My point is not that we need to accept aliens based upon our ignorance but that we shouldn't dismiss them based upon our current, insufficient level of knowledge. Above Sliders said his earlier probability was well below 0.001%. He's very confident and I think he shouldn't be.
Furthermore, there are problems with our current model of how things should work. How can it be so improbable for civilizations to develop that we see no evidence within our entire lightcone? Is it that life is improbable, despite the huge number of stars and planets? Or are we looking in the wrong places, in the wrong ways?
What do you think our long-term future in the galaxy looks like? Is it really likely that our technological civilization will just poof out with no real impact? (Even the AI doom scenario involves a superintelligence that will start gobbling up the reachable Universe.) This is the argument underlying the Fermi Paradox: we have only one example of an intelligent civilization, and there seems to be little standing in the way of us spreading through and changing the galaxy in an unmissable way. Interstellar travel is quite hard, but not impossibly so. The time scale for this would be measured in millions of years, which is barely a hiccup in cosmological terms. So why didn't someone else do it first?

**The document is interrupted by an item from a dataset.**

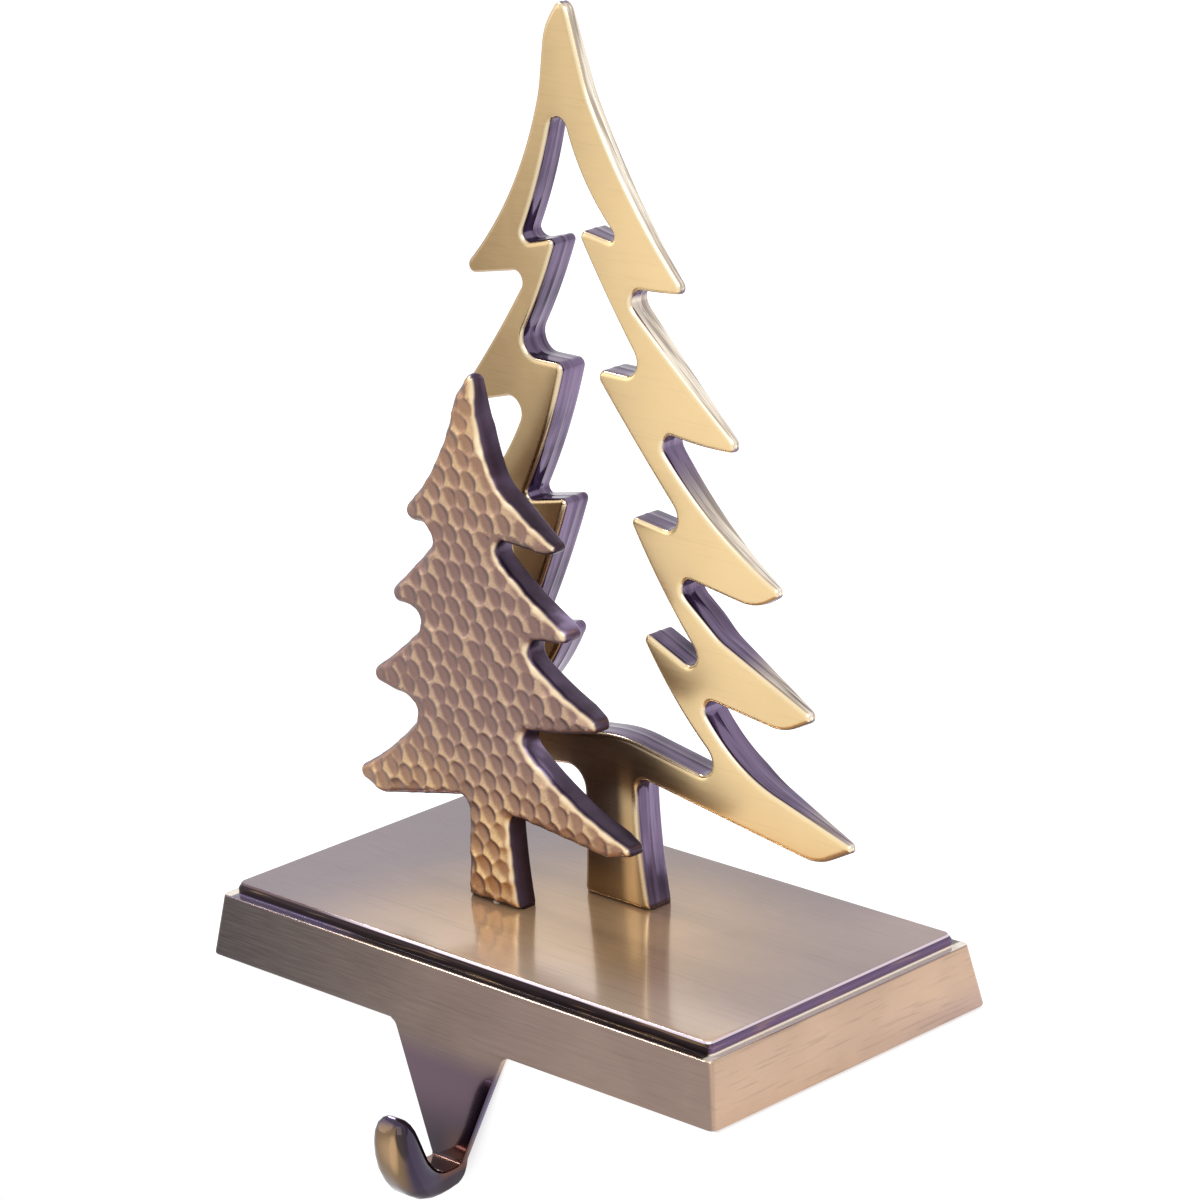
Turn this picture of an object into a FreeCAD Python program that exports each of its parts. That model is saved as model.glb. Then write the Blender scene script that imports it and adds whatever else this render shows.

On a similar note, I'm very confident I'm not standing next to a nuclear explosion (probability well below 0.001%). Am I overconfident? Ok, yes, I'm being a bit cheeky - the effects of a nuclear explosion are well understood, after all. The chance that there's a "great filter" in our future that would stop us and all similar civilizations from spreading exponentially is a lot larger than 0.001%.
Why is everyone stuck with 'changing the galaxy in an unmissable way' or 'the great filter', when we could just be looking in the wrong places, in the wrong ways?
Why does everyone assume that we have a firm understanding of the limits on an interstellar civilization with massively powerful superintelligences and stellar-scale engineering skills? Maybe if you build a ridiculously huge particle accelerator you can open up opportunities for expansion that make Dyson Spheres look quaint, harnessing or building with 'dark' materials. Maybe if you have quantum gravity and a lot of energy, you can bypass lightspeed limits with some clever warping of space.